Jego zaczynam może być słowo Boże usłyszane i to niekoniecznie na liturgii słowa w kościele. Czasami gdzieś obiło się o uszy i… (d)obija się z pokorą, ale i systematycznością. Nikodem dobrze je znał i ono mu potwierdzało owo Boże pochodzenie Jezusa. Przypomnijmy sobie jak Pan mówił do Żydów, żeby jeśli nie na słowa to na czyny patrzyli.


W Chrystusie powtórne narodziny


Tylko w świetle Słowa Odwiecznego przyjmujemy Jego uroczyste zapewnienie: …jeśli się ktoś nie narodzi powtórnie, nie może ujrzeć królestwa Bożego. Tutaj nieźle trzeba się nagimnastykować, bo pierwsze skojarzenie raczej u każdego, a na pewno u starca, idzie w kierunku powtórnych narodzin z łona matki. Śmieszne to, bo zdajemy sobie sprawę, że niemożliwe.

Czy o takim narodzeniu mówi Pan? Nie. Rzecze dalej: Jeśli się ktoś nie narodzi z wody i z Ducha, nie może wejść do królestwa Bożego. Wiemy, że chodzi o tajemnicę chrztu świętego. Ten sprawia, że z Ducha jesteśmy.
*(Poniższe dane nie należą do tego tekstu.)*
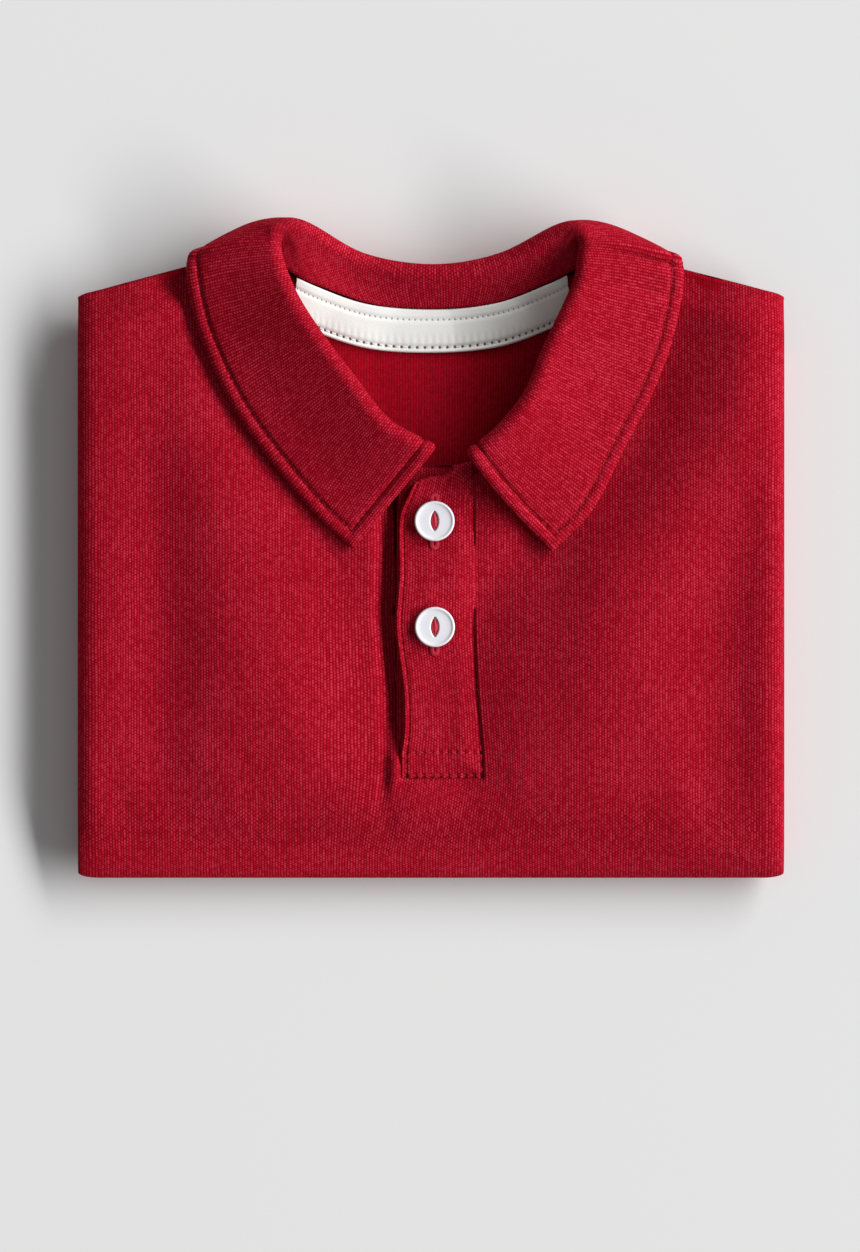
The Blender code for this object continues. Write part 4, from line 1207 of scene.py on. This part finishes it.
def build_tape_stitches(columns):
    """Both rows of thread along the tape."""
    mesh = bmesh.new()
    for seam in TAPE_SEAMS:
        pitch = seam["pitch"]
        for number in range(math.ceil(columns[0] / pitch), int(columns[-1] / pitch)):
            ends = []
            for key in ((number - 0.25) * pitch, (number + 0.25) * pitch):
                spot, under = tape_spot(key, seam["row"])
                ends.append(Vector((*spot, under + PLY - TAPE_THREAD_SINK)))
            sew(mesh, *ends, pitch * 0.62, seam["thread"])
    add_piece("tape_stitches", mesh, thread_material("white"), "white_twill")


# --- placket ---

def placket_edges(y):
    """x of the placket's left and right edges at y, and how far its top edge slants there."""
    keys = column_of(PLACKET_ROWS, "y")
    at = min(keys[-1], max(keys[0], y))
    return [smooth(keys, column_of(PLACKET_ROWS, name), at) for name in ("left", "right", "slant")]


def seam_share(x, y):
    """1 along the placket's right seam and foot, where it lies level with the front, 0 away from them."""
    right = placket_edges(y)[1]
    return max(ramp(right - 6.0, right - 0.5, x), ramp(-66.0, -71.5, y))


def placket_face(x, y):
    """Height of the placket's face without its own seams and drags."""
    right = placket_edges(y)[1]
    rise = PLACKET_RISE * ramp(-71.6, -65.0, y) * ramp(right + 0.2, right - 3.0, x)
    level = base_top(x, y) + waves(x, y) * seam_share(x, y)
    return level + rise - folds(x, y) * 0.7 * (1.0 - seam_share(x, y)) + soft_folds(max(x, -6.0), y)


def placket_spot(share, y):
    """A place on the placket: share across from its free edge, and y down from its slanted top edge."""
    left, right, slant = placket_edges(y)
    rise = smooth((0.0, 0.22, 0.58, 0.75, 1.0), (0.0, 0.3, 0.56, 1.0, 1.2), share)
    return left + (right - left) * share, y + slant * rise


def placket_relief(share, y):
    """Edge bead, stitch groove, the box at the foot, and drag lines round the buttons."""
    x, level = placket_spot(share, y)
    from_left = x - placket_edges(y)[0]
    from_top = PLACKET_TOP - y
    pit = 0.6 + 0.4 * math.cos(y / 2.3 * math.tau)
    height = 0.3 * math.sin(math.pi * min(1.0, from_left / 1.5))
    height -= 0.6 * pit * bell((from_left - 1.75) / 0.42)
    height += 0.3 * math.sin(math.pi * min(1.0, from_top / 1.5)) - 0.35 * bell((from_top - 1.8) / 0.4)
    pit = 0.5 + 0.5 * math.cos(x / 2.6 * math.tau)
    for row_y in (BOX_TOP, BOX_FOOT):
        height -= 0.75 * pit * bell((y - row_y) / 0.5)
    height -= 0.35 * bell((from_left - 0.9) / 0.45) * ramp(-62.0, -65.0, y)
    for bx, by in BUTTON_PLACES.values():
        dx, dy = x - bx, level - by
        away = math.hypot(dx, dy)
        drag = math.sin((dx * 0.75 + dy * 0.55) / 2.1) * ramp(15.0, 7.5, away) * ramp(4.0, 8.0, away)
        height += 0.12 * drag
        height -= 0.55 * bell((away / 7.0) ** 2)
    return height + 0.22 * noise.noise(Vector((x / 6.0, level / 11.0, 1.7))) * (1.0 - seam_share(x, level))


def build_placket():
    """The top strip, the under strip that carries the buttons, and all their stitching."""
    columns = chain([0.0, 0.12, 1.0], [9, 47])
    rows = steps(PLACKET_TOP, PLACKET_FOOT, 170)

    def place(share, y):
        x, level = placket_spot(share, y)
        face = placket_face(x, level) + 0.25 * (1.0 - ramp(0.0, 0.25, share))
        from_left = x - placket_edges(y)[0]
        edge = 0.5 * (1.0 - ramp(0.0, 1.0, min(1.0, from_left / 0.9 + 0.25)))
        top = face + placket_relief(share, y) - edge
        return Vector((x, level, top)), Vector((x, level, face - PLACKET_WALL + 0.2))

    mesh = cloth_wall(columns, rows, place, lambda share, y: (2.0 + share * 24.0, y))
    strip = add_piece("placket_cloth", mesh, jersey_material(), "red_jersey", "placket")

    def under_place(share, y):
        x = UNDERLAP_LEFT + UNDERLAP_WIDTH * share
        top = placket_face(x, y) - PLACKET_WALL - UNDERLAP_DROP
        return Vector((x, y, top)), Vector((x, y, top - UNDERLAP_WALL))

    mesh = cloth_wall(steps(0.0, 1.0, 26), steps(UNDERLAP_TOP, UNDERLAP_FOOT, 90), under_place,
                      lambda share, y: (share * UNDERLAP_WIDTH, y))
    under = add_piece("underlap_cloth", mesh, jersey_material(), "red_jersey", "placket_underlap")
    build_placket_stitches()
    build_buttonholes()


def placket_point(share, y, lift):
    """A point at a height above the placket's finished face."""
    x, level = placket_spot(share, y)
    return Vector((x, level, placket_face(x, level) + placket_relief(share, y) + lift))


def build_placket_stitches():
    """Edge stitching down the free edge and the sewn box at the placket's foot."""
    mesh = bmesh.new()
    for y in steps(17.0, BOX_TOP, 36):
        share = 1.7 / 24.0
        sew(mesh, placket_point(share, y + 0.7, 0.02), placket_point(share, y - 0.7, 0.02), 1.5, 0.15)
    for row_y in (BOX_TOP, BOX_FOOT):
        for share in steps(0.05, 0.96, 9):
            start, end = (placket_point(share + aside, row_y, 0.06) for aside in (-0.03, 0.03))
            sew(mesh, start, end, 1.7, 0.17)
    for y in steps(BOX_TOP - 1.2, PLACKET_FOOT + 1.5, 3):
        sew(mesh, placket_point(0.035, y + 0.7, 0.12), placket_point(0.035, y - 0.7, 0.12), 1.8, 0.18)
    add_piece("placket_stitches", mesh, thread_material("dark"), "red_jersey")


def build_buttonholes():
    """Close satin stitches round both buttonholes."""
    mesh = bmesh.new()
    half = BUTTONHOLE_LENGTH / 2
    for bx, by in BUTTON_PLACES.values():
        face = placket_face(bx, by) + 0.05
        for y in steps(by - half, by + half, 44):
            if abs(y - by) >= HIDDEN_HALF:
                for side in (-1.0, 1.0):
                    centre = Vector((bx + side * SATIN_OFFSET, y, face))
                    add_stitch(mesh, centre, Vector((1.0, 0.12 * side, 0.0)), *SATIN_STITCH)
        for end in (-1.0, 1.0):
            for turn in steps(-math.pi / 2, math.pi / 2, 9):
                outward = Vector((math.sin(turn), end * math.cos(turn), 0.0))
                centre = Vector((bx, by + end * half, face)) + outward * SATIN_OFFSET
                add_stitch(mesh, centre, outward, *SATIN_STITCH)
    add_piece("buttonhole_stitches", mesh, thread_material("red"), "red_jersey")


# --- buttons ---

def dip(x, y):
    """Depth of the eye-shaped dip in a button's face."""
    waist = DIP_HALF_WIDTH * max(0.0, 1.0 - (y / DIP_HALF_LENGTH) ** 2) ** 0.8
    if waist < 0.02:
        return 0.0
    return DIP_DEPTH * ramp(1.15, 0.75, abs(x) / waist)


def build_button(name):
    """A cast and turned disc with a raised rim, a dished face and an eye-shaped dip for the thread."""
    x, y = BUTTON_PLACES[name]
    mesh = bmesh.new()
    rings = BUTTON_PROFILE + tuple((radius, BUTTON_FACE) for radius in steps(3.55, 0.1, 23) + [0.0])
    verts = [mesh.verts.new((radius * MM, 0.0, height * MM)) for radius, height in rings]
    edges = [mesh.edges.new(pair) for pair in zip(verts, verts[1:])]
    bmesh.ops.spin(mesh, geom=verts + edges, cent=(0, 0, 0), axis=(0, 0, 1), angle=math.tau, steps=72,
                   use_merge=True)
    bmesh.ops.remove_doubles(mesh, verts=mesh.verts, dist=1e-7)
    for vert in mesh.verts:
        if vert.co.z > 1.9 * MM:
            vert.co.z -= dip(vert.co.x / MM, vert.co.y / MM) * MM
    base = placket_face(x, y) + BUTTON_LIFT
    bmesh.ops.translate(mesh, verts=mesh.verts, vec=Vector((x, y, base)) * MM)
    face_outwards(mesh)
    add_piece(f"button_{name}_disc", mesh, button_material(), "white_button", f"button_{name}")
    thread = bmesh.new()
    for strand in range(5):
        aside = (strand - 2) * 0.34
        crown = base + 1.75 - abs(strand - 2) * 0.1
        reach = DIP_HALF_LENGTH - 0.75 - abs(aside) * 0.9
        arc = [Vector((x + aside + 0.12 * math.sin(t * 2.0 + strand), y + t * reach, crown - 0.35 * t * t))
               for t in steps(-1.0, 1.0, 6)]
        for before, after in zip(arc, arc[1:]):
            sew(thread, before, after, (after - before).length * 1.7, 0.27)
    add_piece(f"button_{name}_thread", thread, thread_material("red"), "red_jersey")


# --- stage ---

def build_stage():
    """The surface, the low window light from the right, even light from all round, and the camera above."""
    settings = bpy.context.scene.polo_stage
    scene = bpy.context.scene
    mesh = bmesh.new()
    bmesh.ops.create_grid(mesh, x_segments=8, y_segments=8, size=4.0)
    floor = add_mesh("floor", mesh, surface_material())

    light = bpy.data.lights.new("window_light", "AREA")
    light.shape = "RECTANGLE"
    light.size, light.size_y = LIGHT_WIDTH, LIGHT_HEIGHT
    light.energy = settings.key_power
    lamp = add_object("window_light", light)
    rise, turn = math.radians(LIGHT_ELEVATION), math.radians(LIGHT_TURN)
    towards = Vector((math.cos(rise) * math.cos(turn), math.cos(rise) * math.sin(turn), math.sin(rise)))
    lamp.location = towards * LIGHT_DISTANCE
    lamp.rotation_euler = (-towards).to_track_quat("-Z", "Y").to_euler()

    world = bpy.data.worlds.new("even_light")
    world.use_nodes = True
    background = world.node_tree.nodes["Background"]
    background.inputs["Color"].default_value = (1.0, 1.0, 1.0, 1.0)
    background.inputs["Strength"].default_value = settings.fill
    scene.world = world
    scene.view_settings.view_transform = "Standard"

    camera = bpy.data.cameras.new("overhead")
    camera.lens = settings.lens
    camera.sensor_width = 36.0
    camera.clip_end = 50.0
    eye = add_object("overhead", camera)
    distance = settings.lens / camera.sensor_width * FRAME_HEIGHT
    eye.location = Vector((*FRAME_CENTRE, distance + STACK * 0.6)) * MM
    scene.camera = eye


# --- operators and panel ---

class Builder:
    """Runs the functions that build one piece or group."""

    def execute(self, context):
        for build in self.builds:
            build()
        return {"FINISHED"}


class POLO_OT_stage(Builder, bpy.types.Operator):
    """Add the surface, the lights and the camera above it"""
    bl_idname = "polo.stage"
    bl_label = "Stage"
    builds = (build_stage,)


class POLO_OT_front(Builder, bpy.types.Operator):
    """Add the front, folded over both sides and under at the bottom"""
    bl_idname = "polo.front"
    bl_label = "Front"
    builds = (build_front,)


class POLO_OT_back(Builder, bpy.types.Operator):
    """Add the back and the hidden folded layers"""
    bl_idname = "polo.back"
    bl_label = "Back and Folded Layers"
    builds = (build_back, build_hidden_layers)


class POLO_OT_collar(Builder, bpy.types.Operator):
    """Add both plies of the collar and their edge stitching"""
    bl_idname = "polo.collar"
    bl_label = "Collar"
    builds = (build_collar,)


class POLO_OT_tape(Builder, bpy.types.Operator):
    """Add the tape inside the back of the neck"""
    bl_idname = "polo.tape"
    bl_label = "Neck Tape"
    builds = (build_tape,)


class POLO_OT_placket(Builder, bpy.types.Operator):
    """Add the placket, its underlap and its stitching"""
    bl_idname = "polo.placket"
    bl_label = "Placket"
    builds = (build_placket,)


class POLO_OT_buttons(Builder, bpy.types.Operator):
    """Add the buttons with the thread that holds them"""
    bl_idname = "polo.buttons"
    bl_label = "Buttons"
    builds = tuple(partial(build_button, name) for name in BUTTON_PLACES)


class POLO_PT_panel(bpy.types.Panel):
    """Lists the shirt's settings and the pieces it is built from"""
    bl_idname = "POLO_PT_panel"
    bl_label = "Polo Shirt"
    bl_space_type = "VIEW_3D"
    bl_region_type = "UI"
    bl_category = "Polo Shirt"

    def draw(self, context):
        layout = self.layout
        for group in (context.scene.polo_jersey, context.scene.polo_trim, context.scene.polo_stage):
            for name in group.__annotations__:
                layout.prop(group, name)
        for operator in OPERATORS:
            layout.operator(operator.bl_idname)


SETTINGS = {"polo_jersey": JerseySettings, "polo_trim": TrimSettings, "polo_stage": StageSettings}
OPERATORS = (POLO_OT_stage, POLO_OT_front, POLO_OT_back, POLO_OT_collar, POLO_OT_tape, POLO_OT_placket,
             POLO_OT_buttons)


def register():
    """Adds the settings, the operators and the panel."""
    for name, group in SETTINGS.items():
        bpy.utils.register_class(group)
        setattr(bpy.types.Scene, name, bpy.props.PointerProperty(type=group))
    for kind in (*OPERATORS, POLO_PT_panel):
        bpy.utils.register_class(kind)


def unregister():
    """Takes them away again, the last one first."""
    for kind in (POLO_PT_panel, *reversed(OPERATORS)):
        bpy.utils.unregister_class(kind)
    for name, group in SETTINGS.items():
        delattr(bpy.types.Scene, name)
        bpy.utils.unregister_class(group)


def main():
    """Builds the whole shirt on its stage."""
    register()
    bpy.ops.polo.stage()
    bpy.ops.polo.front()
    bpy.ops.polo.back()
    bpy.ops.polo.collar()
    bpy.ops.polo.tape()
    bpy.ops.polo.placket()
    bpy.ops.polo.buttons()


if __name__ == "__main__":
    main()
To ten Duch przypomina nam, że dziećmi Bożymi jesteśmy, a więc w łonie Boga się znajdujemy cały czas. Z Niego wyszliśmy i ku Niemu zmierzamy.

Tylko wymiar duchowy, bez odrzucania czy pogardzania tym cielesnym, daje nam perspektywę podjęcia tychże nowych narodzin każdego dnia, do których jesteśmy zaproszeni. Zaiste, wiatr wieje tam, gdzie chce, i szum jego słyszysz, lecz nie wiesz, skąd przychodzi i dokąd podąża. To taka zwykła obserwacja. I przenosząc to na duchową płaszczyznę wiemy, że tak jest z każdym, który narodził się z Ducha, tzn. wiemy, poddajemy się podmuchom, natchnieniom i czasami w świetle a innym razem po omacku się poruszamy.